Beirut is a big digestive tube that ingurgitates everything and anything, and spits it back in a non-formulaic entity, which defies any rule of classification in the conventional understanding of the word; which is a new category in itself altogether; this new category which defines our visual culture today has the following characteristics:
- Hybrid
- Loose
- Eclectic
- Innovative
- Multi-faceted
The students I have come across up till now are, with the exception of some, bred along differentiated levels of exposure to cultures as vehicled by the various languages they practice. They have a different understanding of visual communication as a design language that embodies their ideologies and cultural referents.
The work featured was developed at the Lebanese American University (Beirut Campus) over the last 3 years, since we introduced the 'final project', whereby students have to elaborate an area of research, be it sociology, anthropology, political science, philosophy, linguistics, or design theory for that matter. It reflects the wide array of their respective cultural and social motivations.
The course has become a platform to introspection, supported and guided by the various members of faculty. This has resulted in students more mature, with a wider understanding of where they stand in relation to their cultural, social and political environment, gradually moving away from spoon-feeding.
In relation to language, Nahla Kotob conceived and designed Jargonet, which is a glossary of all hybrid terms used by Beiruti people, accompanied by a visual interpretation of the phonetics.
Aida Soubra revisits the spirit of Beirut in the 60's, in the form of a newspaper she calls 'Retro Beirut', where she displays paraphernalia from this era.
Tamima Salam compares stereotyping, and more specifically Arab stereotyping as perceived by the foreign media to packaging.
Bahije Jaroudi & Nabeel el Sheikh propose a new illustrated portrayal of the young generation today, touching upon the issue of visual representation of direct environment.
Alia Noueihed raises up a political issue through design, by developing a whole narrative about/for the Palestinian cause.
Wissam Karout writes a personal story through type and form, relating a moment of his life when he met 2 persons in Brno. He chose the square as a basic shape, which symbolizes the 'elephant', a slow sad shape like himself in the story.

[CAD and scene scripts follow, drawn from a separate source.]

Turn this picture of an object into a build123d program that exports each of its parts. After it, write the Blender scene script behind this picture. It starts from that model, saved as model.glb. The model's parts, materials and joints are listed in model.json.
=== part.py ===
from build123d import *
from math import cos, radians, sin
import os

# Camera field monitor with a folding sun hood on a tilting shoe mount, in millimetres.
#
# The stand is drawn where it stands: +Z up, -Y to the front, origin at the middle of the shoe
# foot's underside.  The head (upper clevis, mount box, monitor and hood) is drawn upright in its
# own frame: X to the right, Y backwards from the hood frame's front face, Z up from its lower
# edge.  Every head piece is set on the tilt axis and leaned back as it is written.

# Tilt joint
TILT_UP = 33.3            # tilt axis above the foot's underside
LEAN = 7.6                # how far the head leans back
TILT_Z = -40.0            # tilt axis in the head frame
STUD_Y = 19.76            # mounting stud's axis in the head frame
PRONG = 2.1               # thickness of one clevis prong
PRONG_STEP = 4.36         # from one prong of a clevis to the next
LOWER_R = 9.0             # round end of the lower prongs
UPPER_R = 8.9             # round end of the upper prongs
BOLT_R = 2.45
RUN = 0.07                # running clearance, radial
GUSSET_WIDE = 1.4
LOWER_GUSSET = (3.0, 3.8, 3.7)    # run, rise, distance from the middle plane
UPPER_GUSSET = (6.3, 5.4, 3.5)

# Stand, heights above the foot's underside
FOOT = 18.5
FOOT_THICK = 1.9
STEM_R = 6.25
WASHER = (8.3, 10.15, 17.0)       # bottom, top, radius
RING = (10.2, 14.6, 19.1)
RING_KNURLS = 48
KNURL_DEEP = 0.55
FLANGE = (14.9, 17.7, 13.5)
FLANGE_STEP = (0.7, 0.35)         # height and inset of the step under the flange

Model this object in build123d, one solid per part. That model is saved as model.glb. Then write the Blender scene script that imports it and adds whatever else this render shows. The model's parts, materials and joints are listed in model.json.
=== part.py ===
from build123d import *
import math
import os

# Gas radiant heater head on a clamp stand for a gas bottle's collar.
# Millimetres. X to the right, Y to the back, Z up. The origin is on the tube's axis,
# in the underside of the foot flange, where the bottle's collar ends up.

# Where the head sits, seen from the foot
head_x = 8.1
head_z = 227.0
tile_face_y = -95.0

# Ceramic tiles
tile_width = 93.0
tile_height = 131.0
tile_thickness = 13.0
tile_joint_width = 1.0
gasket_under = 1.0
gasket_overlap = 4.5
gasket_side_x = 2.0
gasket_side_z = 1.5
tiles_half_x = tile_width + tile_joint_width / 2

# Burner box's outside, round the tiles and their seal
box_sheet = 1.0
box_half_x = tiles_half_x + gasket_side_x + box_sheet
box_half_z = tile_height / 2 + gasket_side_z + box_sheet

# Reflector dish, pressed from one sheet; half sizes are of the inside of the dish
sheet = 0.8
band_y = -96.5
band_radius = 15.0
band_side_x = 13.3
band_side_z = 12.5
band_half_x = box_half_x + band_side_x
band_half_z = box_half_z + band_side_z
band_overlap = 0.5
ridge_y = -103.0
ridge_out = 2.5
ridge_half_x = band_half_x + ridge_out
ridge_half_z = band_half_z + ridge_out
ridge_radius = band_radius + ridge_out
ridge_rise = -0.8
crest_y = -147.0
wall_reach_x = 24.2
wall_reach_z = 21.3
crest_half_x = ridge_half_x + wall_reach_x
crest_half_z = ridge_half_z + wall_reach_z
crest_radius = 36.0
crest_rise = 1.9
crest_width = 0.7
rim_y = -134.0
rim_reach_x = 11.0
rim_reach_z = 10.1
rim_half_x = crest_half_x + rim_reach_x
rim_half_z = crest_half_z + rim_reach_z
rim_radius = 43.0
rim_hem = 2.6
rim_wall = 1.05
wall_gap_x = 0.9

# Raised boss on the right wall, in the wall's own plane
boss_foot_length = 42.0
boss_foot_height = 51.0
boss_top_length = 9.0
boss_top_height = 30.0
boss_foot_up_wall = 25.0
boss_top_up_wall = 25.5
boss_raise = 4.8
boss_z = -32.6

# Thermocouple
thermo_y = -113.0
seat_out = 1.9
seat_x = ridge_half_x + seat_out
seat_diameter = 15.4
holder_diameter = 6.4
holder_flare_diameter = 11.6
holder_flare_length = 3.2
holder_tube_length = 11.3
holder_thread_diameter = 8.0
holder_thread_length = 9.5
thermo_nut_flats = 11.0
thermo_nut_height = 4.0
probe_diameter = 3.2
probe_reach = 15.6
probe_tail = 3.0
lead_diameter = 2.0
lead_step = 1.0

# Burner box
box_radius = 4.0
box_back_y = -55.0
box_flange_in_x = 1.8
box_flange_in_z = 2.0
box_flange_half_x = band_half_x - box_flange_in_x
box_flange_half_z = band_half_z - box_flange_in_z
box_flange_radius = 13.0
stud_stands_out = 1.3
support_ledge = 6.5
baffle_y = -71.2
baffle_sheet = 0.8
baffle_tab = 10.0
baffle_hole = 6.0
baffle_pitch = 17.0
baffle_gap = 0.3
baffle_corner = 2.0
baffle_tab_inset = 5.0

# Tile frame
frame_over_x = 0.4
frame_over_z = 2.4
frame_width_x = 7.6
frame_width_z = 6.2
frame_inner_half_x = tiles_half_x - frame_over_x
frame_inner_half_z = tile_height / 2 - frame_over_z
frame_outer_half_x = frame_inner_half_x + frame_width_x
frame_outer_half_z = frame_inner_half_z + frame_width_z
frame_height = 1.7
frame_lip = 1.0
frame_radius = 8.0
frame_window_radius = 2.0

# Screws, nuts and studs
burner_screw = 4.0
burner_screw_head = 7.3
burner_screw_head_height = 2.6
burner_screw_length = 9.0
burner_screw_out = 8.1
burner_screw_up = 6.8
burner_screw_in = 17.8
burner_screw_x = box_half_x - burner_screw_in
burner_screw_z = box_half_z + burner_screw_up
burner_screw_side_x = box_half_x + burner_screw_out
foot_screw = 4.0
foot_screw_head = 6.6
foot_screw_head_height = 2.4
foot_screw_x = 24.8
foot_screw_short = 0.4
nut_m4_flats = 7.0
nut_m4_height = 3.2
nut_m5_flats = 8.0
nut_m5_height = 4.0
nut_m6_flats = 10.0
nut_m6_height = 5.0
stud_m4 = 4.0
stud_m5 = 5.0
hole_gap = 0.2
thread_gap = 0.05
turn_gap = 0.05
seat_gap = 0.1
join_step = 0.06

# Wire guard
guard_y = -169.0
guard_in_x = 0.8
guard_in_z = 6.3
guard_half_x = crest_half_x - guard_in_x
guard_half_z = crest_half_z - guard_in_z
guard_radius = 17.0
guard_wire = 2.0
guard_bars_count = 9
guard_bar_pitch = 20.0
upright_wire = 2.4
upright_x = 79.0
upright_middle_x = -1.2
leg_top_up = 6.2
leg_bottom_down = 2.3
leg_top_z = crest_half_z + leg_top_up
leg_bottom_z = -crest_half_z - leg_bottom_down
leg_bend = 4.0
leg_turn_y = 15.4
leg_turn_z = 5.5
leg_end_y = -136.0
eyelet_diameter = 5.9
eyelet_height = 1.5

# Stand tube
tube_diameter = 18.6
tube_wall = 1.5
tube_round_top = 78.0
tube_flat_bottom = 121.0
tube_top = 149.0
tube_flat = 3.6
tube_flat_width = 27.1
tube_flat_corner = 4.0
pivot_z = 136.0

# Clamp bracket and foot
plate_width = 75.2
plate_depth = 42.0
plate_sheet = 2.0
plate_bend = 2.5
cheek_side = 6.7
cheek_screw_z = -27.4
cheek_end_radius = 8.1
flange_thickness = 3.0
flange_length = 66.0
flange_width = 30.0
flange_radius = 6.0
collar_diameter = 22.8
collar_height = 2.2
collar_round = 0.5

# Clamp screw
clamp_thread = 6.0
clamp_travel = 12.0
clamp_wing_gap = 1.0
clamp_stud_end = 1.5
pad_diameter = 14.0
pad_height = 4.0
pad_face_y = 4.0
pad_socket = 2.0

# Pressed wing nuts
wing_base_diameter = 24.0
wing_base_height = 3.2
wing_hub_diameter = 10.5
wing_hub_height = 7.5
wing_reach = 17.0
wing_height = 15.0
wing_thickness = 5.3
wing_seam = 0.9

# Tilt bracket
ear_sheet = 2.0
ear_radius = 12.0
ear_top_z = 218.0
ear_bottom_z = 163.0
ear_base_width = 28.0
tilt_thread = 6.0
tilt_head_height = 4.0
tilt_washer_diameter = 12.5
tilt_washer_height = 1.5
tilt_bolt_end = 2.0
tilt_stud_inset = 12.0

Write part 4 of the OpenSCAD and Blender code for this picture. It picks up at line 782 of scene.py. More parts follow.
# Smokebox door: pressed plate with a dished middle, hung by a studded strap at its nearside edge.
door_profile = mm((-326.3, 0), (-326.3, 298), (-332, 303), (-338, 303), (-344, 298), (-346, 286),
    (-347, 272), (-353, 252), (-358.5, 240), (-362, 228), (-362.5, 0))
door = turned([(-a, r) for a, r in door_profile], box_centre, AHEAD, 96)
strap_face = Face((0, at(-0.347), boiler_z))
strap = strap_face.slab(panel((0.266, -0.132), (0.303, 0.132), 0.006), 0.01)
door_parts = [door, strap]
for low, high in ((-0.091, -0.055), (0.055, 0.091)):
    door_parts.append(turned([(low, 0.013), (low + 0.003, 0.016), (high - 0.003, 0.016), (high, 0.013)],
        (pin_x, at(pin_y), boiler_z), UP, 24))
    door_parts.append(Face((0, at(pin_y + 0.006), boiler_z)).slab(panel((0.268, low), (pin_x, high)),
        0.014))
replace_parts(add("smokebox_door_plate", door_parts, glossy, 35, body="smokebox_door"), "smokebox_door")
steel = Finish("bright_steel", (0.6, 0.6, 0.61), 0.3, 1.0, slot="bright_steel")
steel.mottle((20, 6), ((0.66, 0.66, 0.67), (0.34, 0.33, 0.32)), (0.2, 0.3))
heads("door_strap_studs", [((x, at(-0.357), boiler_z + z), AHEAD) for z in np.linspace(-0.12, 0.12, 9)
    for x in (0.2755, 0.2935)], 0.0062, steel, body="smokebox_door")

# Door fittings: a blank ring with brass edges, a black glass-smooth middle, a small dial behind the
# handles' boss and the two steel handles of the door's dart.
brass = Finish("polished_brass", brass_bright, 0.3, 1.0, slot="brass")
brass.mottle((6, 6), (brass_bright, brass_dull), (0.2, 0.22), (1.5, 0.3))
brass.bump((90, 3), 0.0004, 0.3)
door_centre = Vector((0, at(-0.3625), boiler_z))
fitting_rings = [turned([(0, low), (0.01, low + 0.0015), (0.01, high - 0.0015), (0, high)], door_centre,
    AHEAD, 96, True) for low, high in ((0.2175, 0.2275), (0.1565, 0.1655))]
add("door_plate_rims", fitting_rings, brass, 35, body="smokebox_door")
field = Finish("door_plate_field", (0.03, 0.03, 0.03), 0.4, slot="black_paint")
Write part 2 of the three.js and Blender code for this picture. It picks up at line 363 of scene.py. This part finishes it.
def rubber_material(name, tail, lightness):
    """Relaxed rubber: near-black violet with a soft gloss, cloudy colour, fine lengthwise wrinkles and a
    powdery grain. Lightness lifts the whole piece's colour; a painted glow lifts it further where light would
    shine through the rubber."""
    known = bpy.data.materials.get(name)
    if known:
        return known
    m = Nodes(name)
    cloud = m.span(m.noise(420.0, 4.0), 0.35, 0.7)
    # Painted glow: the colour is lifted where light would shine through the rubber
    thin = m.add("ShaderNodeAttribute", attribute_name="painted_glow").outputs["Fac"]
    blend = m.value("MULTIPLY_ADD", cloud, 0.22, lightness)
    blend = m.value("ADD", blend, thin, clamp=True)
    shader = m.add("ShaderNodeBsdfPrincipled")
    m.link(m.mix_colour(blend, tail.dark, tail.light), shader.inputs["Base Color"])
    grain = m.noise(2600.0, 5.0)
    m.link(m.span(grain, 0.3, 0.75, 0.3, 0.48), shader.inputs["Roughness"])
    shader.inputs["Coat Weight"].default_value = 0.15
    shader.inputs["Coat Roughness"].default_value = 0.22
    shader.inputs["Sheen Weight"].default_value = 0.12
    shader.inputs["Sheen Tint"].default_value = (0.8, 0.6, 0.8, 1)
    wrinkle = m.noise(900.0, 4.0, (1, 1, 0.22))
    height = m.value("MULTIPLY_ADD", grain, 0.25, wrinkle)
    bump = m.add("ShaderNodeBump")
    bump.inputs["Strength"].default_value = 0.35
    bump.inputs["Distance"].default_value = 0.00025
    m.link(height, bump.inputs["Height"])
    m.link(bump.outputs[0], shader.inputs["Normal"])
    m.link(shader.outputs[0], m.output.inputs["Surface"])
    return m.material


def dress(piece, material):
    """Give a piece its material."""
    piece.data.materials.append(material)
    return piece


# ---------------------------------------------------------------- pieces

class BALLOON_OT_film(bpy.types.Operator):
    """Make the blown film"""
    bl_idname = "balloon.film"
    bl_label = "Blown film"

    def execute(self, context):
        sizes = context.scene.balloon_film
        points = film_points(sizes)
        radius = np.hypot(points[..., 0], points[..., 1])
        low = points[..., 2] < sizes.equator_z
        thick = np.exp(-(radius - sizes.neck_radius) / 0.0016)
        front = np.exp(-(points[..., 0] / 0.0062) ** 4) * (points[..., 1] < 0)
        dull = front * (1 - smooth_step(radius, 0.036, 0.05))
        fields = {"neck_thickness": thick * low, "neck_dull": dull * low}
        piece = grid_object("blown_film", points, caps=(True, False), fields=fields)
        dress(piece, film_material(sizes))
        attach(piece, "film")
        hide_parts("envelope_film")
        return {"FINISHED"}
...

On another hand, a whole body of work is being developed in the design studio given by my colleague. The result is a breakaway from any visual reference to the local in its familiar understanding, as stated by Ms Silia Abou Arbid (Architect and Designer):
"Design need not assume an identity but a textual element which subtends the disembodiment of the body into crucial states, that is to say, abstract ideas that make visible the possibilities of things."
In this perspective, Walid Mohanna proposes a reading of the industrial culture that emerged in the early 80's (in film, performance and music) through the theories of Deleuze, Baudrillard and Foucault.
Taking us into his voyage, Malek Anouti proposes a new reading of music as a stimulant to actualize music through our bodies.
Rania Bitar
Portrays her understanding of God and what is godly through the 4 natural elements.
God as giving light.
God as present everywhere, like air.
God as attracting us, like earth.
God as being an essential element, like water.
Revisiting very vague and scarce memories of stories about the Lebanese war, as told when growing up away from the physical premises of it taking place, Hanna Abi Hanna creates Insignificance. It's an audiovisual presentation consisting of a short animated movie accompanied by a live musical performance.
Conclusion
The variety of work developed is a reflection of the multiplicity of the visual cultures at presence.
The visual language elaborated in the graphic design program at the Lebanese American University establishes new forms of expression, which are deeply interrelated to the building of our future society.
The course acts as a springboard between a state of total ignorance about oneself, and a much clearer understanding of it as well as one's social-political context. The final project mirrors each student visual and cultural referential system, be it the street vernacular, the music culture of the 80's or a new reading of the Lebanese war.
There are infinite possibilities of integrating information phenomena of social nature, into innovative visual language solutions, which reflect strongly the context they emanate from.
The challenge of teaching design today in this part of the world resides in the need to keeping it faithful to its context.
We are all invited to rethink Contemporary Graphic Design as an information manager, a transmitter and perpetuator of culture.
We are now held responsible for expanding the borders of visual language, translating vital information, which is at the basis of contemporary society, into intelligible forms, shapes, colors, and letterforms… These borders are in constant change as they reflect the global age we are living in.
Yet we have to be up to it.
Nathalie Fallaha
Graphic designer; teaches Graphic Design at the Lebanese American University, Beirut, since February 2000.